### **02_search.ipynb**
### **Similarity search and multilingual semantic-similarity search**

* ##### 01 - Install packages
* ##### 02 - Import packages
* ##### 03 - Download Multilingual Universal Sentence Encoder model
* ##### 04 - Create Elasticsearch client
* ##### 05 - Similarity search
* ##### 06 - Multilingual semantic-similarity search

### 01 - Install packages

In [None]:
import sys

In [None]:
!{ sys.executable } -m pip install --upgrade elasticsearch tensorflow tensorflow-hub tensorflow-text urllib3

### 02 - Import packages

In [None]:
import tensorflow_text

from elasticsearch  import Elasticsearch
from tensorflow_hub import load

In [None]:
from urllib3 import disable_warnings
disable_warnings()

### 03 - Download Multilingual Universal Sentence Encoder model

In [None]:
model = load('https://www.kaggle.com/models/google/universal-sentence-encoder/frameworks/TensorFlow2/variations/multilingual-large/versions/2')

In [None]:
model('Hello World, ML Elasticsearch!')[0].numpy()

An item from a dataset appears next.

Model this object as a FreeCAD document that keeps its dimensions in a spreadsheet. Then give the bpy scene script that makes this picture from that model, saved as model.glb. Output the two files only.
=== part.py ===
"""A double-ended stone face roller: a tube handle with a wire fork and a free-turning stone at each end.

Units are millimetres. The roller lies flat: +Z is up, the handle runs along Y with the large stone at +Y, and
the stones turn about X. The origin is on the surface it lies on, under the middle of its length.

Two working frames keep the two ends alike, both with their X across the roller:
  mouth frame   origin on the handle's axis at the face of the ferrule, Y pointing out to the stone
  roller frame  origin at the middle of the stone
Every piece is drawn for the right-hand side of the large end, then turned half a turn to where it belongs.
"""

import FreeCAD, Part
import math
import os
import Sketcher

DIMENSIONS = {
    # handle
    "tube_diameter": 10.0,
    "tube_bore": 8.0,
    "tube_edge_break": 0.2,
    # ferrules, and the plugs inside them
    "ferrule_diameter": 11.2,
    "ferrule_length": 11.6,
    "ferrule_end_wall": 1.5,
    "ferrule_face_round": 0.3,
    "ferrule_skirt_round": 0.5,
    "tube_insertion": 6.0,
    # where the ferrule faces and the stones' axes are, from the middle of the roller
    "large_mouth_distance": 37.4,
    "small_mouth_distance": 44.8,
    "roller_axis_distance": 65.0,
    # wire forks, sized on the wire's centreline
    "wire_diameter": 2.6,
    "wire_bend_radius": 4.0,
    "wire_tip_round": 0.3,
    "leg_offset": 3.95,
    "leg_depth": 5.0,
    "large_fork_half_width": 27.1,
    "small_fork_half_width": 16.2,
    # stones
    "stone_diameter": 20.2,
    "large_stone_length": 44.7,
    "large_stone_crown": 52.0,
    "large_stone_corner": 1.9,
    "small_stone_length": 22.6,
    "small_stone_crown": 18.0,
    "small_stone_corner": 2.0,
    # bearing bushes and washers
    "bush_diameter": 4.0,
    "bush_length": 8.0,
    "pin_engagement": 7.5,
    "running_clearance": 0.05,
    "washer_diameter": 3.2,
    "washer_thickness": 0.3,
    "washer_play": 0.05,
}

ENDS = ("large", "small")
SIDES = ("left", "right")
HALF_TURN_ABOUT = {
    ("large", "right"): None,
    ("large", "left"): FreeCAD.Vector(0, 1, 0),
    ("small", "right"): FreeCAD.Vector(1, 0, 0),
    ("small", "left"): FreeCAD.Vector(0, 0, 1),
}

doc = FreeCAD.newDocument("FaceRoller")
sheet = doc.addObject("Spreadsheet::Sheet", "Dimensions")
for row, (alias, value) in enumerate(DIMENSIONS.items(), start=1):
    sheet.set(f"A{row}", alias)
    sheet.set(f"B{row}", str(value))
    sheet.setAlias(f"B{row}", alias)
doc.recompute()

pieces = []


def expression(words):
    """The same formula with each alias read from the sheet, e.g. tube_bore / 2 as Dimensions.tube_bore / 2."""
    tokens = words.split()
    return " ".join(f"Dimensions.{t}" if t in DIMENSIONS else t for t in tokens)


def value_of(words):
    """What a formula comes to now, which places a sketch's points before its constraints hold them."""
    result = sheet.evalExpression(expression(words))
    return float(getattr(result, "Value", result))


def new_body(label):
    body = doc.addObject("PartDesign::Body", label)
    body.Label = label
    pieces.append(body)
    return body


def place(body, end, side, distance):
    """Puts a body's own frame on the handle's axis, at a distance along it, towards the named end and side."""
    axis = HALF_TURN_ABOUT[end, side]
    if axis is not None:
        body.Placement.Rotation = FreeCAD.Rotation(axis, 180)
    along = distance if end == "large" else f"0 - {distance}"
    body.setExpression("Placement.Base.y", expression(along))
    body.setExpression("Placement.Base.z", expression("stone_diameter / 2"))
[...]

### 04 - Create Elasticsearch client

In [None]:
es_host     = '<elasticsearch_host>'
es_username = '<elasticsearch_username>'
es_password = '<elasticsearch_password>'

In [None]:
es = Elasticsearch(
    hosts        = es_host,
    basic_auth   = (es_username, es_password),
    verify_certs = False
)

In [None]:
es.info()

### 05 - Similarity search

In [None]:
bbc_news_index = 'bbc_news'

In [None]:
text_english    = 'european economic growth'
text_spanish    = 'crecimiento económico europeo'
text_portuguese = 'crescimento econômico europeu'

In [None]:
def search(query):

    result = es.search(index = bbc_news_index, query = query, size = 1)
    result = result['hits']['hits']

    if len(result) == 0:

        print('no results found...')
        return

    result = result[0]

    print(f"score : { result['_score'] }")
    print(f"label : { result['_source']['metadata']['label_text'] }")
    print(f"text  : { result['_source']['text'] }")

In [None]:
def similarity_search(text):

    query = {
        'match' : {
            'text' : text
        }
    }

    search(query)

In [None]:
similarity_search(text_english)

In [None]:
similarity_search(text_spanish)

In [None]:
similarity_search(text_portuguese)

### 06 - Multilingual semantic-similarity search

In [None]:
def multilingual_semantic_similarity_search(text):

    query = {
        'script_score' : {
            'query'  : { 'match_all' : {} },
            'script' : {
                'source' : "cosineSimilarity(params.vector, 'vector') + 1.0",
                'params' : { 'vector' : model(text)[0].numpy() }
            }
        }
    }

    search(query)

In [None]:
multilingual_semantic_similarity_search(text_english)

In [None]:
multilingual_semantic_similarity_search(text_spanish)

In [None]:
multilingual_semantic_similarity_search(text_portuguese)